Part VI (Trans. R.S., 1875) of the investigations of the electrodynamic qualities of metals dealt with the effects of stretching and compressing force, and of torsion, on the magnetisation of iron and steel and of nickel and cobalt.
One of the principal results was the discovery that the effect of longitudinal pull is to increase the inductive magnetisation of soft iron, and of transverse thrust to diminish it, so long as the magnetising field does not exceed a certain value. When this value, which depends on the specimen, is exceeded, the effect of stress is reversed. The field-intensity at which the effect is reversed is called the Villari critical intensity, from the fact, afterwards ascertained, that the result had previously been established by Villari in Italy. No such critical value of the field was found to exist for steel, or nickel, or cobalt.

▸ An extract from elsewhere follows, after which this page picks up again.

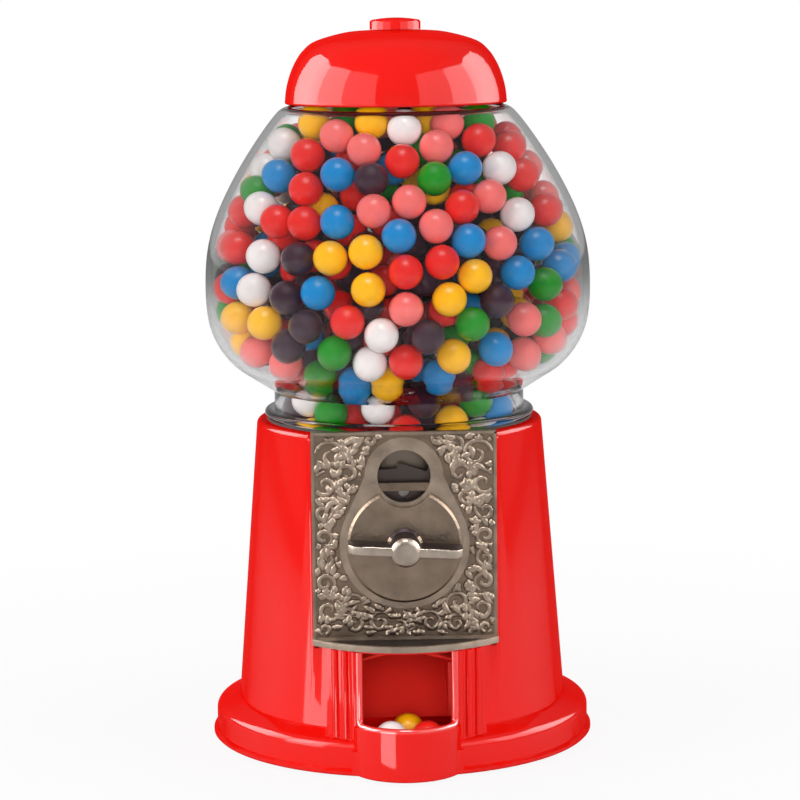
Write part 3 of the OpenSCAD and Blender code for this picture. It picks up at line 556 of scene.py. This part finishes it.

In some of the experiments the specimen was put through a cycle of magnetic changes, and the results recorded by curves. These proved that in going from one state to another and returning the material lagged in its return path behind the corresponding states in the outward path. This is the phenomenon called later "hysteresis," and studied in minute detail by Ewing and others. Thomson's magnetic work was thus the starting point of many more recent researches.